Erickson-Marthaler, who sometimes "bird-sits" when the Westcotts take goose-less vacations, says Gladys is probably the "most-pampered goose in Ogden."
"She likes things done her way; she's cute and she knows it," the director says.
Gladys, for instance, has her own cat bed for sleepovers at the wildlife center and a tennis shoe she likes to sleep with. And she is very aware that there are treats packed in her diaper bag.
"If you don't give her the treat, she is obviously offended -- she sulks," Erickson-Marthaler says.
Diane Westcott says she has thought about certifying Gladys as a therapy animal so the bird could cheer up people in hospitals or nursing homes. The goose was always great with children when Diane used to substitute teach and took her to visit special education classes.
One little girl "would hug her and stroke her and Gladys would just let her do anything she wanted," Diane says.
Some day -- who knows? -- you might even read about Gladys on the pages of a best-selling book. Diane says she has chronicled the bird's real-life escapades in what could be titled, "The Adventures of Gladys the Goose," and hopes to find a publisher.
As a pet, Gladys is more like a cat than a dog, Kevin says.
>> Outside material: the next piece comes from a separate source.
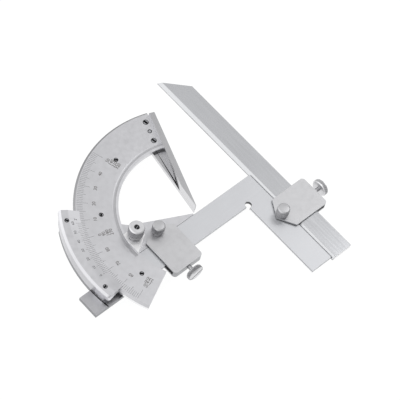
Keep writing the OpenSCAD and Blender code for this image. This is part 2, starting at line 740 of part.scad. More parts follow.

She doesn't play fetch or know any tricks, and she may or may not come when you call her name.
But she will come a-waddling across the room at the sound of Diane shaking a resealable plastic bag filled with dry cat food kibbles.
"Gladys, do you want goose treats?" the goosemama calls, and the bird dives right into Diane's hands to gobble up the goodies.
The Westcotts enjoy the novelty of a pet like Miss Gladys.
"We like to be a little bit different," says Kevin, known for carrying on honking "conversations" with his goose.
And Diane -- holding Gladys on her lap and petting her at her Liberty home -- admits she just kind of melts when the goose looks at her with those big blue eyes.
"She brings a lot of joy to people," this goosemama says. "She brings a calming effect ... she brings that uniqueness."